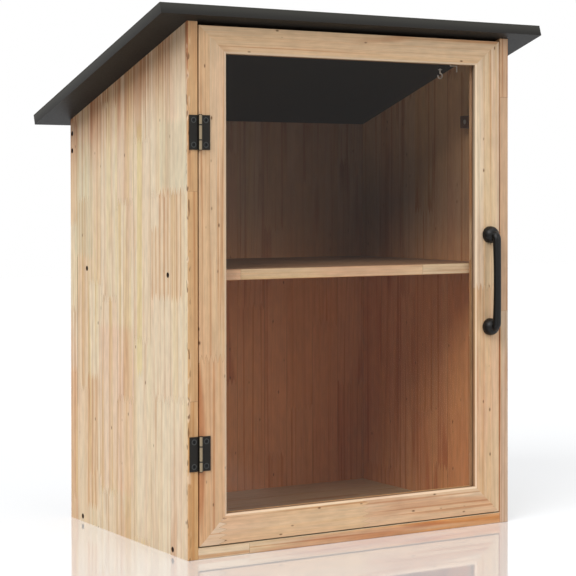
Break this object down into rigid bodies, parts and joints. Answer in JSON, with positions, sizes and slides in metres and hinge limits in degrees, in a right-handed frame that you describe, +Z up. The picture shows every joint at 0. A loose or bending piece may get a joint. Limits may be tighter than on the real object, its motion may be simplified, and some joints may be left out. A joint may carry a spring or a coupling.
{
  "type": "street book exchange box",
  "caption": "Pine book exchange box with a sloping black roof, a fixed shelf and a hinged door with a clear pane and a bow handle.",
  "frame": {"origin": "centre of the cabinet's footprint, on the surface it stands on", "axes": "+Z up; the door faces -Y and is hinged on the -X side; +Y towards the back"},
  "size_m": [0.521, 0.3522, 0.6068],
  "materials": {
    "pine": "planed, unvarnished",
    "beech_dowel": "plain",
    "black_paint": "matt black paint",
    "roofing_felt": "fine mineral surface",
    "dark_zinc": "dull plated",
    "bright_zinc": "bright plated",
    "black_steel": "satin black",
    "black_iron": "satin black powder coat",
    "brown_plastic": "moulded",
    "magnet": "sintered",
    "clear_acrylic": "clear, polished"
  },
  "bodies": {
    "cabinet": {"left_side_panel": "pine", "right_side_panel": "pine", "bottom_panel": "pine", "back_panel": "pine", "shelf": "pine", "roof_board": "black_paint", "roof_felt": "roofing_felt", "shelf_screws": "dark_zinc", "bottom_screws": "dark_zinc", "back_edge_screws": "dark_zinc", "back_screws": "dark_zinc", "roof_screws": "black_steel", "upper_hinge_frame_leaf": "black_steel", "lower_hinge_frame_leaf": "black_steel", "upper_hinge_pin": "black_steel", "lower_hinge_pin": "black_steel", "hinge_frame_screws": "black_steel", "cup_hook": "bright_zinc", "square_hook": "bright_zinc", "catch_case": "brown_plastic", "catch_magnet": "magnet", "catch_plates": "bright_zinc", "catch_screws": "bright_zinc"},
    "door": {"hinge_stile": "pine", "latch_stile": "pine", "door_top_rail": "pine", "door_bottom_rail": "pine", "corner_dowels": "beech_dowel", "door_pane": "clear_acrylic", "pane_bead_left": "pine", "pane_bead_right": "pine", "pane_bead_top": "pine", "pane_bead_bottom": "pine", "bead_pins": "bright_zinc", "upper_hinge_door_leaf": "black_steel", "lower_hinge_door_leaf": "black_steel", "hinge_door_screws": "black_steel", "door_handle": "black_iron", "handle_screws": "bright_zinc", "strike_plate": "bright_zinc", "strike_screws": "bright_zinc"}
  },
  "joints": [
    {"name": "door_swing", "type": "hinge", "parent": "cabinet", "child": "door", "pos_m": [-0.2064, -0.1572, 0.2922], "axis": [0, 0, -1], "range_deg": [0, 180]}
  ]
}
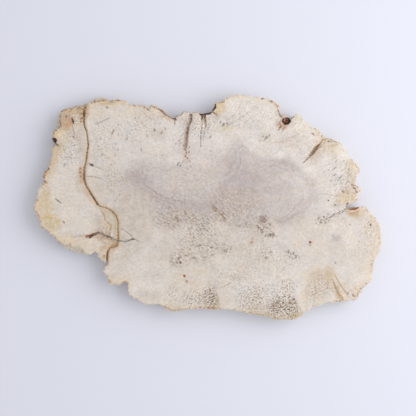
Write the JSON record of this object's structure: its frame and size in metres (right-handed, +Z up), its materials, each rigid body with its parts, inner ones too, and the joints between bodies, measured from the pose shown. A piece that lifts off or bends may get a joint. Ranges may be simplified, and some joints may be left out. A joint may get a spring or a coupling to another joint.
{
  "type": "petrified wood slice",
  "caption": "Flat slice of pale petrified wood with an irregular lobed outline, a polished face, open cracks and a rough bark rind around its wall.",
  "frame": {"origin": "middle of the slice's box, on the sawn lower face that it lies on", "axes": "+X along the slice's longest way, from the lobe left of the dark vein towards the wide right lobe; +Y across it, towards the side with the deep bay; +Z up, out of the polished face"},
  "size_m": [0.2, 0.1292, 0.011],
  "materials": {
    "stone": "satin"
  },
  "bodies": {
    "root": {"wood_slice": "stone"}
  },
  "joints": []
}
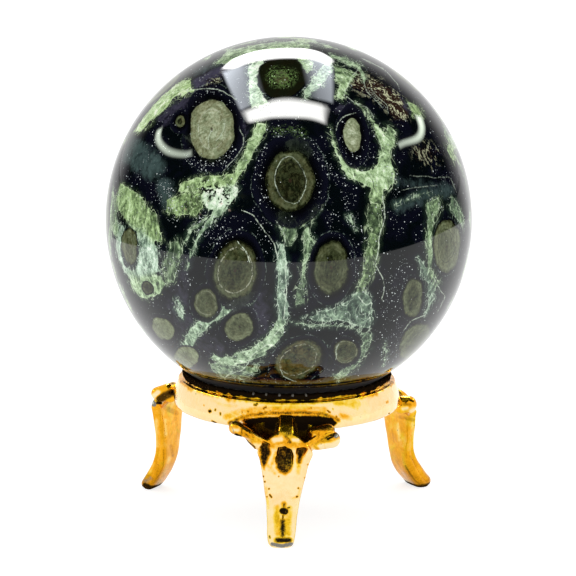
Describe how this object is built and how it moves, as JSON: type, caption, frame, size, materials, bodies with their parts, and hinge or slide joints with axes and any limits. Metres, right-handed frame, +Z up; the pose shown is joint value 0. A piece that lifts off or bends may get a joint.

* * * *

(WHAT TO WORK ON): Word for word, write out the data.

(ANSWER FOR THE TASK):
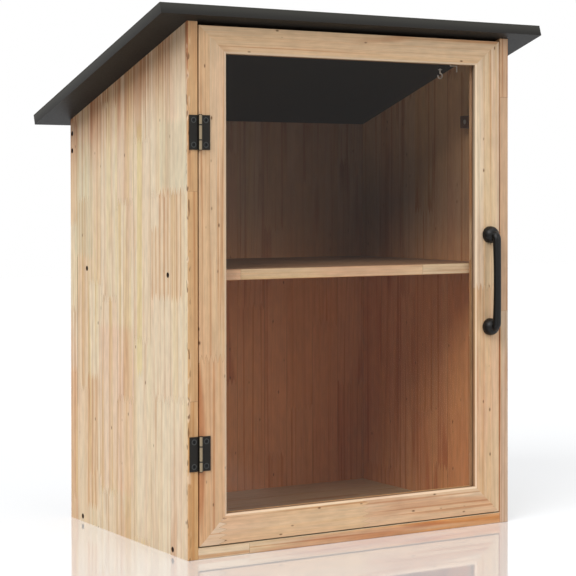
Break this object down into rigid bodies, parts and joints. Answer in JSON, with positions, sizes and slides in metres and hinge limits in degrees, in a right-handed frame that you describe, +Z up. The picture shows every joint at 0. A loose or bending piece may get a joint. Limits may be tighter than on the real object, its motion may be simplified, and some joints may be left out. A joint may carry a spring or a coupling.
{
  "type": "street book exchange box",
  "caption": "Pine book exchange box with a sloping black roof, a fixed shelf and a hinged door with a clear pane and a bow handle.",
  "frame": {"origin": "centre of the cabinet's footprint, on the surface it stands on", "axes": "+Z up; the door faces -Y and is hinged on the -X side; +Y towards the back"},
  "size_m": [0.521, 0.3522, 0.6068],
  "materials": {
    "pine": "planed, unvarnished",
    "beech_dowel": "plain",
    "black_paint": "matt black paint",
    "roofing_felt": "fine mineral surface",
    "dark_zinc": "dull plated",
    "bright_zinc": "bright plated",
    "black_steel": "satin black",
    "black_iron": "satin black powder coat",
    "brown_plastic": "moulded",
    "magnet": "sintered",
    "clear_acrylic": "clear, polished"
  },
  "bodies": {
    "cabinet": {"left_side_panel": "pine", "right_side_panel": "pine", "bottom_panel": "pine", "back_panel": "pine", "shelf": "pine", "roof_board": "black_paint", "roof_felt": "roofing_felt", "shelf_screws": "dark_zinc", "bottom_screws": "dark_zinc", "back_edge_screws": "dark_zinc", "back_screws": "dark_zinc", "roof_screws": "black_steel", "upper_hinge_frame_leaf": "black_steel", "lower_hinge_frame_leaf": "black_steel", "upper_hinge_pin": "black_steel", "lower_hinge_pin": "black_steel", "hinge_frame_screws": "black_steel", "cup_hook": "bright_zinc", "square_hook": "bright_zinc", "catch_case": "brown_plastic", "catch_magnet": "magnet", "catch_plates": "bright_zinc", "catch_screws": "bright_zinc"},
    "door": {"hinge_stile": "pine", "latch_stile": "pine", "door_top_rail": "pine", "door_bottom_rail": "pine", "corner_dowels": "beech_dowel", "door_pane": "clear_acrylic", "pane_bead_left": "pine", "pane_bead_right": "pine", "pane_bead_top": "pine", "pane_bead_bottom": "pine", "bead_pins": "bright_zinc", "upper_hinge_door_leaf": "black_steel", "lower_hinge_door_leaf": "black_steel", "hinge_door_screws": "black_steel", "door_handle": "black_iron", "handle_screws": "bright_zinc", "strike_plate": "bright_zinc", "strike_screws": "bright_zinc"}
  },
  "joints": [
    {"name": "door_swing", "type": "hinge", "parent": "cabinet", "child": "door", "pos_m": [-0.2064, -0.1572, 0.2922], "axis": [0, 0, -1], "range_deg": [0, 180]}
  ]
}
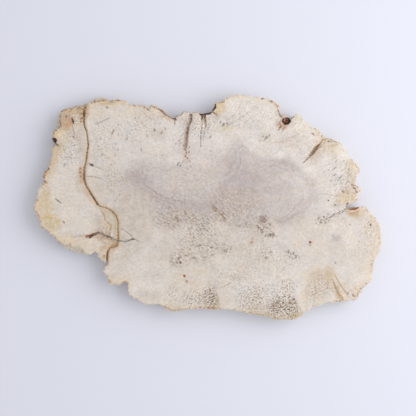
Write the JSON record of this object's structure: its frame and size in metres (right-handed, +Z up), its materials, each rigid body with its parts, inner ones too, and the joints between bodies, measured from the pose shown. A piece that lifts off or bends may get a joint. Ranges may be simplified, and some joints may be left out. A joint may get a spring or a coupling to another joint.
{
  "type": "petrified wood slice",
  "caption": "Flat slice of pale petrified wood with an irregular lobed outline, a polished face, open cracks and a rough bark rind around its wall.",
  "frame": {"origin": "middle of the slice's box, on the sawn lower face that it lies on", "axes": "+X along the slice's longest way, from the lobe left of the dark vein towards the wide right lobe; +Y across it, towards the side with the deep bay; +Z up, out of the polished face"},
  "size_m": [0.2, 0.1292, 0.011],
  "materials": {
    "stone": "satin"
  },
  "bodies": {
    "root": {"wood_slice": "stone"}
  },
  "joints": []
}
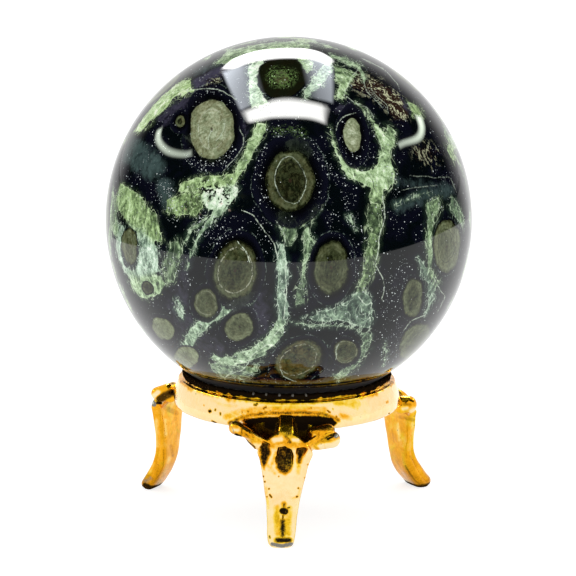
Describe how this object is built and how it moves, as JSON: type, caption, frame, size, materials, bodies with their parts, and hinge or slide joints with axes and any limits. Metres, right-handed frame, +Z up; the pose shown is joint value 0. A piece that lifts off or bends may get a joint.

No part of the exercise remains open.